By calling pyroomacoustics.room.Room.simulate(), a convolution of the signal of each source (if not None) will be performed with the corresponding room impulse response. The output from the convolutions will be summed up at the microphones. The result is stored in the signals attribute of room.mic_array with each row corresponding to one microphone.

room.simulate()

# plot signal at microphone 1
plt.plot(room.mic_array.signals[1,:])

Example

import numpy as np
import matplotlib.pyplot as plt
import pyroomacoustics as pra

# Create a 4 by 6 metres shoe box room
room = pra.ShoeBox([4,6])

# Add a source somewhere in the room
room.add_source([2.5, 4.5])

# Create a linear array beamformer with 4 microphones
# with angle 0 degrees and inter mic distance 10 cm
R = pra.linear_2D_array([2, 1.5], 4, 0, 0.04)
room.add_microphone_array(pra.Beamformer(R, room.fs))

# Now compute the delay and sum weights for the beamformer
room.mic_array.rake_delay_and_sum_weights(room.sources[0][:1])

# plot the room and resulting beamformer
room.plot(freq=[1000, 2000, 4000, 8000], img_order=0)
plt.show()
class pyroomacoustics.room.Room(walls, fs=8000, t0=0.0, max_order=1, sigma2_awgn=None, sources=None, mics=None)

Bases: object

A Room object has as attributes a collection of pyroomacoustics.wall.Wall objects, a pyroomacoustics.beamforming.MicrophoneArray array, and a list of pyroomacoustics.soundsource.SoundSource.

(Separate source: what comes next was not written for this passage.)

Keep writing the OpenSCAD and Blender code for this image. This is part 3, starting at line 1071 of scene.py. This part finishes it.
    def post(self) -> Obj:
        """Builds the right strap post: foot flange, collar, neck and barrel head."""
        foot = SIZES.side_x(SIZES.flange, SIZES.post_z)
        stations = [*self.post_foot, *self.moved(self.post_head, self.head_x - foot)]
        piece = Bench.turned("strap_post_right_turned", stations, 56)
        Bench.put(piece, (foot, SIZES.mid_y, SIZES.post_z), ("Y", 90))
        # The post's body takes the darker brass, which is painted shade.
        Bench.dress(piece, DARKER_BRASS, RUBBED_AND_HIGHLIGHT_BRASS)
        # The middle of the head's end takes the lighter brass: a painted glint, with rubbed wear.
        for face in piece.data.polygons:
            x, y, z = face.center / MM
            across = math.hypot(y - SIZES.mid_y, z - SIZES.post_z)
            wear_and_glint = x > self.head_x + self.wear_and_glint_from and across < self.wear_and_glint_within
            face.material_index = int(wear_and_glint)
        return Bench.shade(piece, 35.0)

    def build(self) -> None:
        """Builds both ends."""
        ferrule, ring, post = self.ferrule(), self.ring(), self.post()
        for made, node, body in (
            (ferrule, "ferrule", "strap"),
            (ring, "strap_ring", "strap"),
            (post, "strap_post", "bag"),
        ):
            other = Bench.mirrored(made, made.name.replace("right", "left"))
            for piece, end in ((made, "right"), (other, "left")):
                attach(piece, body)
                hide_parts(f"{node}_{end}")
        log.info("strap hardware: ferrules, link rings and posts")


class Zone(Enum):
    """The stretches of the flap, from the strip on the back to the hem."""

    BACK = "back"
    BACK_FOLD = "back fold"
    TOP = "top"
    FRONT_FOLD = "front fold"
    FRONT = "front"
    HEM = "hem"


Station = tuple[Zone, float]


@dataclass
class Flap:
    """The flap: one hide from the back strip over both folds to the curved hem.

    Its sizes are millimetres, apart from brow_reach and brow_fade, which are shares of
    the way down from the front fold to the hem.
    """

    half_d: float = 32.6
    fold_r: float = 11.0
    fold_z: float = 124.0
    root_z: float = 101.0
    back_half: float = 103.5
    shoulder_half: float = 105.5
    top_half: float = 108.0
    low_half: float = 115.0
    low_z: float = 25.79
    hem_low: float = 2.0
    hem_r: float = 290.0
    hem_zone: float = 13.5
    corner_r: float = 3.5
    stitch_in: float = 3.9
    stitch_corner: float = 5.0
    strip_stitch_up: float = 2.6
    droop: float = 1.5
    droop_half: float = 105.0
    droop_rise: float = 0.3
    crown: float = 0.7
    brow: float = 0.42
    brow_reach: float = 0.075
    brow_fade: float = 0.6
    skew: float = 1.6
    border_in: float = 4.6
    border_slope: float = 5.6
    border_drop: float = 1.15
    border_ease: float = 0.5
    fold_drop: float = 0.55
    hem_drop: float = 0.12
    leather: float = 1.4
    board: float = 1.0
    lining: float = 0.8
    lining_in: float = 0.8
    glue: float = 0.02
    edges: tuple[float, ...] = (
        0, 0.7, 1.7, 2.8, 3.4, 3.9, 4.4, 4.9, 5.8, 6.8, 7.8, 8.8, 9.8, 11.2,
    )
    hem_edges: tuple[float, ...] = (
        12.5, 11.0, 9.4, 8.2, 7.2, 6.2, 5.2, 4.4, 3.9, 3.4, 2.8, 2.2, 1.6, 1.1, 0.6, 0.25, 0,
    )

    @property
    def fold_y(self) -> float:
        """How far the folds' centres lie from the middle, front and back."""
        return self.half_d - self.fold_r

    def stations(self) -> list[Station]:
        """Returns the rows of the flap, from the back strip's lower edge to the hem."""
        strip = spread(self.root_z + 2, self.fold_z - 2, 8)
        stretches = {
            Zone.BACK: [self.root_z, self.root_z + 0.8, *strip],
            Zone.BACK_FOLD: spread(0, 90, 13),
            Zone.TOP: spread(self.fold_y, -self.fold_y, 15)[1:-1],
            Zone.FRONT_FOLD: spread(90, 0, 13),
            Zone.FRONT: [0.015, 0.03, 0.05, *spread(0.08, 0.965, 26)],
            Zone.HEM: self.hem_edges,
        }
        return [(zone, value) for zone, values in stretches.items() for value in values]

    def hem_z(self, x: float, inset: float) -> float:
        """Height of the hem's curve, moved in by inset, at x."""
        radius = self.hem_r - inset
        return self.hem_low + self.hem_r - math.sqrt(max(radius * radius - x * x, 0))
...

The room can be two dimensional (2D), in which case the walls are simply line segments. A factory method pyroomacoustics.room.Room.from_corners() can be used to create the room from a polygon. In three dimensions (3D), the walls are two dimensional polygons, namely a collection of points lying on a common plane. Creating rooms in 3D is more tedious and for convenience a method pyroomacoustics.room.Room.extrude() is provided to lift a 2D room into 3D space by adding vertical walls and a parallel $B!H(Bceiling$B!I(B (see Figure 4b).

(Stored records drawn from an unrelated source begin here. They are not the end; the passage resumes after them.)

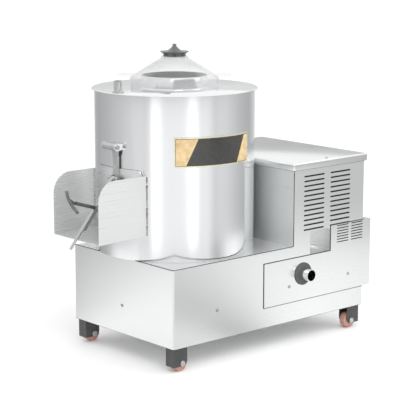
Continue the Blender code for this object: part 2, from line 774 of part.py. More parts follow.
def add_cable_gland(root, plastic):
    place = (BASE_LENGTH - GLAND_FROM_RIGHT, BASE_DEPTH + GAP, UNDERSIDE + GLAND_ABOVE_BASE)
    hexagon = arc((0, 0), GLAND_RADIUS, 0, 360, 6)[:-1]
    gland = object_from(prism(hexagon, 0, GLAND_HEX), "cable_gland", plastic, root, place)
    neck = GLAND_RADIUS * math.cos(math.radians(30))
    dome = [
        (neck, GLAND_HEX / 2),
        (neck, GLAND_HEX + GLAND_DOME / 2),
        (GLAND_BORE + GAP, GLAND_HEX + GLAND_DOME),
        (0, GLAND_HEX + GLAND_DOME),
        (0, GLAND_HEX / 2),
    ]
    join(gland, turned(dome, TINY_SIDES, "Y"), "dome", place)
    inside = -SHEET - GAP - GLAND_THREAD
    join(gland, rod(GLAND_THREAD_RADIUS, inside, GLAND_HEX / 2, TINY_SIDES, "Y"), "thread", place)
    reach = GLAND_HEX + GLAND_DOME + GLAND_THREAD + OVERRUN
    cut(gland, rod(GLAND_BORE, -reach, reach, TINY_SIDES, "Y"), "bore", place)


def turned_along_y(profile, sides=32):
    """A solid of revolution about Y, its profile's heights growing towards +Y."""
    return turned([(radius, -height) for radius, height in profile], sides, "Y")


# Casters


def caster_places():
    """Name, the web's outer X, the inward direction and the front Y of each caster."""
    left = CASTER_INSET
    right = BASE_LENGTH - CASTER_FAR_INSET
    front = CASTER_INSET
    back = BASE_DEPTH - CASTER_FAR_INSET - BRACKET_WIDTH
    return [
        ("front_left", left, 1, front),
        ("back_left", left, 1, back),
        ("front_right", right, -1, front),
        ("back_right", right, -1, back),
    ]


def bracket_outline(drop):
    """The side of a caster bracket: X inwards from the web, Z down from the top, its lower corner round."""
    radius = BRACKET_CORNER_RADIUS
    corner = arc((BRACKET_LENGTH - radius, -drop + radius), radius, -90, 0, 3)
    return [(0, 0), (0, -drop)] + corner + [(BRACKET_LENGTH, 0)]


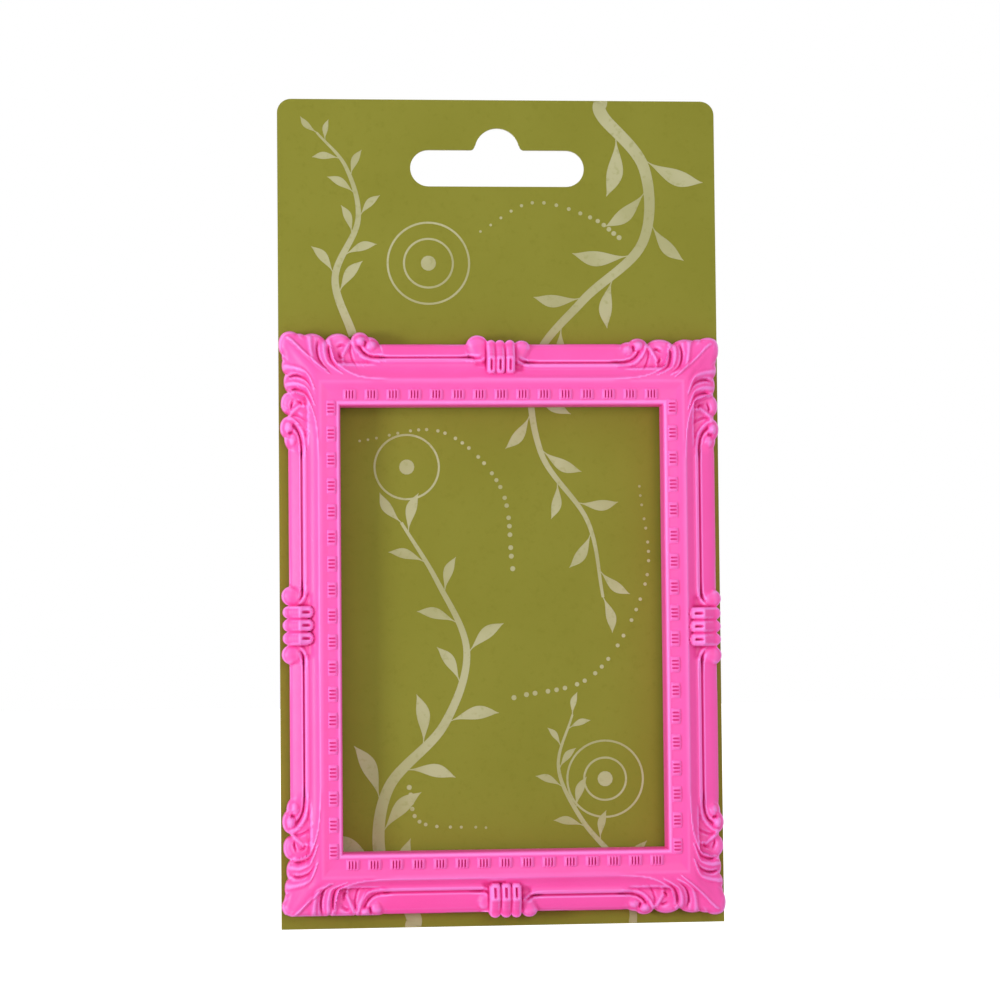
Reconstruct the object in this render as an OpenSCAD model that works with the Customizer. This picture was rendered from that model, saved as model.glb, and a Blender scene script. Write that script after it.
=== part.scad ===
// Magnetic mini photo frame with baroque mouldings, held on its hang card.
// Upright: X across, Z up, the front looks along -Y, the card's back lies in the plane Y = 0.

/* [Frame] */
// Width over the corner tips, mm
frame_w = 75; // [60:0.5:150]
// Height over the corner tips, mm
frame_h = 100; // [80:0.5:200]
// Width of the window, mm
window_w = 54.8; // [35:0.1:120]
// Height of the window, mm
window_h = 75.1; // [50:0.1:170]
// Depth of the moulding at its crest line, mm
frame_d = 6.2; // [5:0.1:12]
// How far the straight top edge stays inside the corner tips, mm
edge_inset_top = 2.3; // [1.5:0.1:4]
// How far the straight bottom edge stays inside the corner tips, mm
edge_inset_bottom = 1.35; // [0.6:0.1:4]
// How far the straight side edges stay inside the corner tips, mm
edge_inset_side = 1.2; // [0.6:0.1:3]

/* [Rail profile] */
// Height of the outer edge of a rail, mm
edge_h = 3.3; // [2:0.1:6]
// Height of the two raised ribs of a rail, mm
rib_h = 4.3; // [3:0.1:7]
// Height of the tablet channel, mm
channel_h = 5; // [3:0.1:7]
// Height of the band along the window, mm
sight_h = 5.1; // [3:0.1:7]
// Depth to which the hollow cove sags, mm
cove_sag = 0.75; // [0:0.05:1.5]
// Number of steps in each curved span of the profile
span_steps = 3; // [2:1:8]

/* [Tablets] */
// Tablets along the top and along the bottom
tablets_across = 15; // [7:2:31]
// Tablets along each side
tablets_down = 18; // [8:1:40]
// Spacing of the tablets along the top and bottom, mm
tablet_pitch_across = 3.69; // [2.5:0.01:6]
// Spacing of the tablets along the sides, mm
tablet_pitch_down = 4.37; // [2.5:0.01:6]
// Share of the spacing that a tablet fills
tablet_fill = 0.65; // [0.3:0.01:0.9]
// Number of reeds on a tablet
tablet_reeds = 4; // [2:1:6]
// Height of a tablet above its channel, mm
tablet_rise = 0.5; // [0.2:0.05:1.2]

/* [Corners] */
// Length of the scalloped corner along the top rail, mm
corner_len = 17.4; // [12:0.1:24]
// How much longer the corner runs down a side rail
side_stretch = 1.17; // [1:0.01:1.4]
// How much narrower the corner is across a side rail
side_squeeze = 0.78; // [0.6:0.01:1]
// Height of the plain edge under the scallops, mm
scallop_edge_h = 2.6; // [1.5:0.1:5]
// Height of the scallop domes, mm
scallop_top_h = 4.4; // [3:0.1:7]
// Height of the leaf crests where they meet the rail, mm
leaf_top_h = 6.5; // [5:0.1:9]
// How far the foot under the lower left corner is trimmed, mm
foot_trim = 1.3; // [0:0.05:2]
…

The Room is sub-classed by :py:obj:pyroomacoustics.room.ShoeBox` which creates a rectangular (2D) or parallelepipedic (3D) room. Such rooms benefit from an efficient algorithm for the image source method.

Attribute walls:
 (Wall array) list of walls forming the room
Attribute fs:(int) sampling frequency
Attribute t0:(float) time offset
Attribute max_order:
 (int) the maximum computed order for images
Attribute sigma2_awgn:
 (float) ambient additive white gaussian noise level
Attribute sources:
 (SoundSource array) list of sound sources
Attribute mics:(MicrophoneArray) array of microphones
Attribute normals:
 (numpy.ndarray 2xN or 3xN, N=number of walls) array containing normal vector for each wall, used for calculations
Attribute corners:
 (numpy.ndarray 2xN or 3xN, N=number of walls) array containing a point belonging to each wall, used for calculations
Attribute absorption:
 (numpy.ndarray size N, N=number of walls) array containing the absorption factor for each wall, used for calculations
Attribute dim:(int) dimension of the room (2 or 3 meaning 2D or 3D)
Attribute wallsId:
 (int dictionary) stores the mapping “wall name -> wall id (in the array walls)”
add_microphone_array(micArray)
add_source(position, signal=None, delay=0)
check_visibility_for_all_images(source, p, use_libroom=True)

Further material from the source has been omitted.